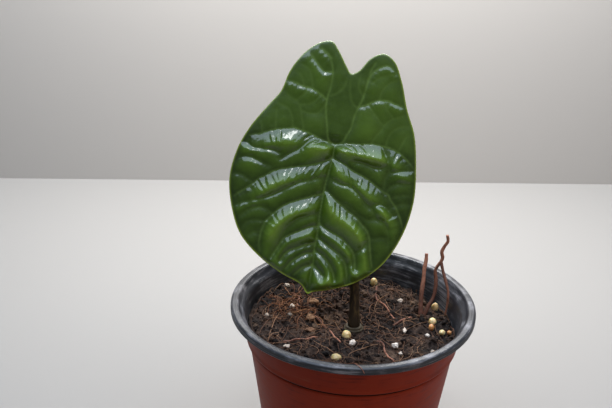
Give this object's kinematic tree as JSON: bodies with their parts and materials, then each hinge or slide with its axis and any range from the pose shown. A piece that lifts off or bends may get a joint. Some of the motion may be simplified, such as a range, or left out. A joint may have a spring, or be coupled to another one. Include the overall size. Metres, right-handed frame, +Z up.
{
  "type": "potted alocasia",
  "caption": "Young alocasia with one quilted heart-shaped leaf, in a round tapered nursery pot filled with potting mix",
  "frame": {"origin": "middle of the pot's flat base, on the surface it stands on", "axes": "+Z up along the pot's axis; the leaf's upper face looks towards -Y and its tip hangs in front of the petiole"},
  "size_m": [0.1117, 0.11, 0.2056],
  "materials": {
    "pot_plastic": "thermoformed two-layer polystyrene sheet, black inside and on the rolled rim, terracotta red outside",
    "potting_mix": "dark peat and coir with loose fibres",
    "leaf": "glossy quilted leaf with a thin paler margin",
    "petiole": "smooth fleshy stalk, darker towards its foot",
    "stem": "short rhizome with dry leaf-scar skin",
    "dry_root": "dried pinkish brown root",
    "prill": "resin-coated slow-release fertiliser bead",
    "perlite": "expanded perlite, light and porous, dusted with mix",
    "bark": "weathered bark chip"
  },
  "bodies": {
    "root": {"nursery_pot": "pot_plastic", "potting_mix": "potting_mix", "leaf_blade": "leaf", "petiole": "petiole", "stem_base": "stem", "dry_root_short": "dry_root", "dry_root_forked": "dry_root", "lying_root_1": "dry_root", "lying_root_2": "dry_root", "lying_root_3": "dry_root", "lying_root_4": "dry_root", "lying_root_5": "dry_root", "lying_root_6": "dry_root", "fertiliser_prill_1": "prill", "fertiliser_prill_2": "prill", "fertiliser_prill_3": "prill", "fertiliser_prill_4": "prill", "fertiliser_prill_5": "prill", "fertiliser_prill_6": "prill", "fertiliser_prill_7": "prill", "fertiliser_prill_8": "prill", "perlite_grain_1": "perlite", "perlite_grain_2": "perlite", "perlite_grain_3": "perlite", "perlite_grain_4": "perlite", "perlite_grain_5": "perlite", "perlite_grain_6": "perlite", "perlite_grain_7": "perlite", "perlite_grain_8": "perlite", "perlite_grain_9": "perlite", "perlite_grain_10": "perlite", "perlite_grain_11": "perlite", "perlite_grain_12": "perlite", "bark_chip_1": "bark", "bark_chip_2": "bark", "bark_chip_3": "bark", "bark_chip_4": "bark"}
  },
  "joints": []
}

▶ _WHAT TO DO_
Tally the lines in the listing that hold "materials" and report the number alone.

▶ _OUTPUT OF THE EXERCISE_
2